▶ _Objective_
Print the lines beginning with the one that contains "Write part 2" and ending with the one that contains "import numpy as np", exactly, both included, and no other lines.

#### Dataset content ####

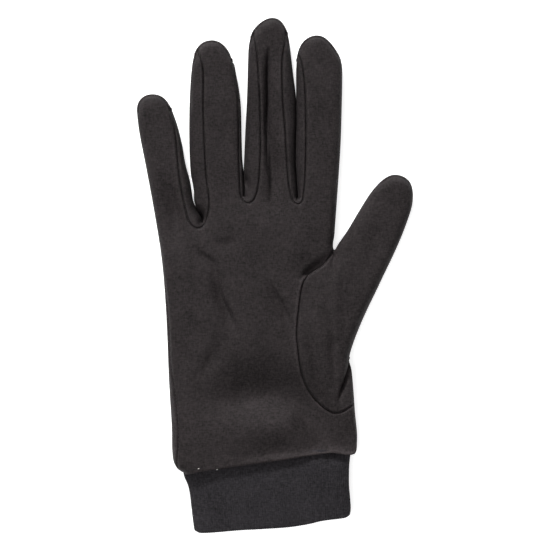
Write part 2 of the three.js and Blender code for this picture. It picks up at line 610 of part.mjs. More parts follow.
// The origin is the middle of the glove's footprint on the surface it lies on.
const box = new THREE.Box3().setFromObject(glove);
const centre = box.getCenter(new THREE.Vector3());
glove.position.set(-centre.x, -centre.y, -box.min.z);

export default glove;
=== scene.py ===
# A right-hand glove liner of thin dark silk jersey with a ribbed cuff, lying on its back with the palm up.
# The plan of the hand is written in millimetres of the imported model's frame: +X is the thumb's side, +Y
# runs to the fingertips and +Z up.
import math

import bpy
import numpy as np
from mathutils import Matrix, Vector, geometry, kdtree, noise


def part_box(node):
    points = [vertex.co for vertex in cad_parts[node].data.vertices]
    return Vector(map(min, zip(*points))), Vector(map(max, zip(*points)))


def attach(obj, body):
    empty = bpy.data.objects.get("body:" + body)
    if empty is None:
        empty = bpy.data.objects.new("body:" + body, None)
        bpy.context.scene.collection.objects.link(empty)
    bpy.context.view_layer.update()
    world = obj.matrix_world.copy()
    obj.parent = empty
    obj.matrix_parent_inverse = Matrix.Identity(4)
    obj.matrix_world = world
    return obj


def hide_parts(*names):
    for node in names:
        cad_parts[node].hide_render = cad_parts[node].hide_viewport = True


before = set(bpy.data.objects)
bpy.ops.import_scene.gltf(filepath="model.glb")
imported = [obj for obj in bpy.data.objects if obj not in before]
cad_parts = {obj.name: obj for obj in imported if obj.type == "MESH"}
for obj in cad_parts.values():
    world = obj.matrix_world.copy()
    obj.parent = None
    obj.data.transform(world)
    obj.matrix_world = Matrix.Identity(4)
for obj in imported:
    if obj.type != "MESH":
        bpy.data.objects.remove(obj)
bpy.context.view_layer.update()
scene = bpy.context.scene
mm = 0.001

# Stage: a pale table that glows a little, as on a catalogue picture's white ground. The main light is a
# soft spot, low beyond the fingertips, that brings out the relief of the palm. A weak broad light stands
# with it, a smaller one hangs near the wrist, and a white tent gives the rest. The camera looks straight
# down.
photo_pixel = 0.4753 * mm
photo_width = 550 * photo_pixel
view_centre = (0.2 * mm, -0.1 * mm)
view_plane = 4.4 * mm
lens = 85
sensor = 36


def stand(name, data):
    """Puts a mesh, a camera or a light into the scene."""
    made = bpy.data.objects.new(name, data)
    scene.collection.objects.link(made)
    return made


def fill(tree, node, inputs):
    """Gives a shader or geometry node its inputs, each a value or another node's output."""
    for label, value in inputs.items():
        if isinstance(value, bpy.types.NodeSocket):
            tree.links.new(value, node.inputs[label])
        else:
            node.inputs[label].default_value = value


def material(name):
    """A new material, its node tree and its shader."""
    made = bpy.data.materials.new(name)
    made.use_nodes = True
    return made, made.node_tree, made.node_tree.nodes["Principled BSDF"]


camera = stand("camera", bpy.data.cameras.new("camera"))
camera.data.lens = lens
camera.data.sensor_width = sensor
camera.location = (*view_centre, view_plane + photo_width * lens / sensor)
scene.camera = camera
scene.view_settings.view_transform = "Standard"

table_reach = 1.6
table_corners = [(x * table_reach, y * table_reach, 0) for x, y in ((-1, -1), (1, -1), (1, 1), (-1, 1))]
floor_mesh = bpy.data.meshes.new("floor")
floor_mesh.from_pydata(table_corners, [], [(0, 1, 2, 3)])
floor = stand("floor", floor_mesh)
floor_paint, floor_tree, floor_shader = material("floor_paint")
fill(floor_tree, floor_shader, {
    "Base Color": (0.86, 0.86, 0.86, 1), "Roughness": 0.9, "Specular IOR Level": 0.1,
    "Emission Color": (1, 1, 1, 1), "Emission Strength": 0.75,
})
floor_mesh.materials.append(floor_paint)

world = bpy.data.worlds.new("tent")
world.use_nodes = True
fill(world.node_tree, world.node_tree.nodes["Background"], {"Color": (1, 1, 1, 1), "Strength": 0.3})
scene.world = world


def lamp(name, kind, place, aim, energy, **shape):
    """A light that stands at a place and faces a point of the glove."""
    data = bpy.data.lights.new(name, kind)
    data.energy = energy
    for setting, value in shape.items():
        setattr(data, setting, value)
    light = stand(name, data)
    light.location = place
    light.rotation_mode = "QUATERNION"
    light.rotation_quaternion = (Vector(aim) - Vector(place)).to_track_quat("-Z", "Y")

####
#### Dataset content ####

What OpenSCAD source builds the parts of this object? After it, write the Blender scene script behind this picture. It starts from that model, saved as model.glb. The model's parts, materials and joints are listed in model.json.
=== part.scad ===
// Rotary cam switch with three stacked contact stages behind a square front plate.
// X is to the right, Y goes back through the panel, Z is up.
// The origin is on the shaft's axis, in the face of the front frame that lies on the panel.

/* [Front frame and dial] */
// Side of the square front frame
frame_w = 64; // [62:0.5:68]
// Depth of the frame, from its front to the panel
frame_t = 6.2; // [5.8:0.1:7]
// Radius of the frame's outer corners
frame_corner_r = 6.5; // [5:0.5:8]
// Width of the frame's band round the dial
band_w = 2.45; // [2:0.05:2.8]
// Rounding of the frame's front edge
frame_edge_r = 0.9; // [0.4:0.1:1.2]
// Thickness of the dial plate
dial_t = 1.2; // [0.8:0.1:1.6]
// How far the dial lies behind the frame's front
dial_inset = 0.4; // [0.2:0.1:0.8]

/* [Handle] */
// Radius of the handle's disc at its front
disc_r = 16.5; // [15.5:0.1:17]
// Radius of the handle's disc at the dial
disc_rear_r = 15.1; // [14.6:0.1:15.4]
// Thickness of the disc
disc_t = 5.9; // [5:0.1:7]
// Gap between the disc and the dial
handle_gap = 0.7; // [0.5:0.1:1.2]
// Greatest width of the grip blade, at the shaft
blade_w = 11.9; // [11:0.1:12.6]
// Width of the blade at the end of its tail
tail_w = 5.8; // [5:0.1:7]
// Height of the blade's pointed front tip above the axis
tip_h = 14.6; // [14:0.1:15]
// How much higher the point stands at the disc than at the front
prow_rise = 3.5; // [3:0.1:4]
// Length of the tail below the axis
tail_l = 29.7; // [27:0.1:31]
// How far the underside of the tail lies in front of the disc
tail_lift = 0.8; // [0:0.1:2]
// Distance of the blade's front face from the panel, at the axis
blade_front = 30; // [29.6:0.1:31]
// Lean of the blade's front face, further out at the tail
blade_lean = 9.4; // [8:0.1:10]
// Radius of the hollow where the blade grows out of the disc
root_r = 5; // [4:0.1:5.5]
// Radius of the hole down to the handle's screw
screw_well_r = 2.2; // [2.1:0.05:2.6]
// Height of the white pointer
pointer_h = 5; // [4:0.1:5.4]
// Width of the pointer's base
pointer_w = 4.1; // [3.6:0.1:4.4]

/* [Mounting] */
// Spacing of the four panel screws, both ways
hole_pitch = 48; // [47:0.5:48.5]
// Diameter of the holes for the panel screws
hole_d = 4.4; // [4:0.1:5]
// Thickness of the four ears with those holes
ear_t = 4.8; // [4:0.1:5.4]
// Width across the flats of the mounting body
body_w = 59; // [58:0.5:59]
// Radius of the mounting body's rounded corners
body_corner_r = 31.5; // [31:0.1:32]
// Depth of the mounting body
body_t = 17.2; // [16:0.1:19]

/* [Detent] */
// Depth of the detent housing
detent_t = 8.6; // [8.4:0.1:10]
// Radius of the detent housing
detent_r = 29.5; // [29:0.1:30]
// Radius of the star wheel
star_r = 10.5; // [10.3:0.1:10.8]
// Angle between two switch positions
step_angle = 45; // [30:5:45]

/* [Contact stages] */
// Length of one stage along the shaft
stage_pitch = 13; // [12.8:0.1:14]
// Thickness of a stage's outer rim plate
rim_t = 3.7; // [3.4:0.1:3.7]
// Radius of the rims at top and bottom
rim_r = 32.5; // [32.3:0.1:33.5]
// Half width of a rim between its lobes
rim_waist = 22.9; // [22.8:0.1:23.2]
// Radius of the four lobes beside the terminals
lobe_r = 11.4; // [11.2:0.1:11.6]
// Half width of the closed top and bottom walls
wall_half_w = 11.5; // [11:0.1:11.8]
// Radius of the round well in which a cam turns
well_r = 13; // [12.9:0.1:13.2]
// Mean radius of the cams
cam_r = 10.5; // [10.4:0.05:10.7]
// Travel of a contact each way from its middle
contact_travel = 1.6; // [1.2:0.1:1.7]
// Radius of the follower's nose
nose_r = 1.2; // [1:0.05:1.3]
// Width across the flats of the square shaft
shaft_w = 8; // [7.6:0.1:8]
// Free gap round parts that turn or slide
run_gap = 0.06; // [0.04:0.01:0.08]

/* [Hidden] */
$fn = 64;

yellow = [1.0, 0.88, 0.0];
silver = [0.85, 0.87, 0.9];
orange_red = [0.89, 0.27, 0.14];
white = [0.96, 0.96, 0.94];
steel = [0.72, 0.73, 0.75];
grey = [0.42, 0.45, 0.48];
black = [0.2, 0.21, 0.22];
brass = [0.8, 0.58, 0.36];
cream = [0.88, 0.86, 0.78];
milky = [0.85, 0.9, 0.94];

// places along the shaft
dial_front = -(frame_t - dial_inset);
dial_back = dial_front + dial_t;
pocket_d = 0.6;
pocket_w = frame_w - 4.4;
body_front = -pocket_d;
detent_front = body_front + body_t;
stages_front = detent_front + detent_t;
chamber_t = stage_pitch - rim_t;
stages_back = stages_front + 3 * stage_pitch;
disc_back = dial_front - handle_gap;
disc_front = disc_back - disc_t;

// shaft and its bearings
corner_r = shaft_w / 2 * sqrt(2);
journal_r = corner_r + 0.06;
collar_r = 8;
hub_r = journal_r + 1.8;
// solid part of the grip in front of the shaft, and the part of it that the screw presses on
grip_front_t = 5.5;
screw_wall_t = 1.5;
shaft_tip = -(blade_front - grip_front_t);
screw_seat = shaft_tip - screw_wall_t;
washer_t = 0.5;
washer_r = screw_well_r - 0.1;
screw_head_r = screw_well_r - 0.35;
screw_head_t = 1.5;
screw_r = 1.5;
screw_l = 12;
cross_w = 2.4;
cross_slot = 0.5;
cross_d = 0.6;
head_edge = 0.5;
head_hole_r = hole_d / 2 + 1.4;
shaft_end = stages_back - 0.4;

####

▶ _Written answer_
Write part 2 of the three.js and Blender code for this picture. It picks up at line 610 of part.mjs. More parts follow.
// The origin is the middle of the glove's footprint on the surface it lies on.
const box = new THREE.Box3().setFromObject(glove);
const centre = box.getCenter(new THREE.Vector3());
glove.position.set(-centre.x, -centre.y, -box.min.z);

export default glove;
=== scene.py ===
# A right-hand glove liner of thin dark silk jersey with a ribbed cuff, lying on its back with the palm up.
# The plan of the hand is written in millimetres of the imported model's frame: +X is the thumb's side, +Y
# runs to the fingertips and +Z up.
import math

import bpy
import numpy as np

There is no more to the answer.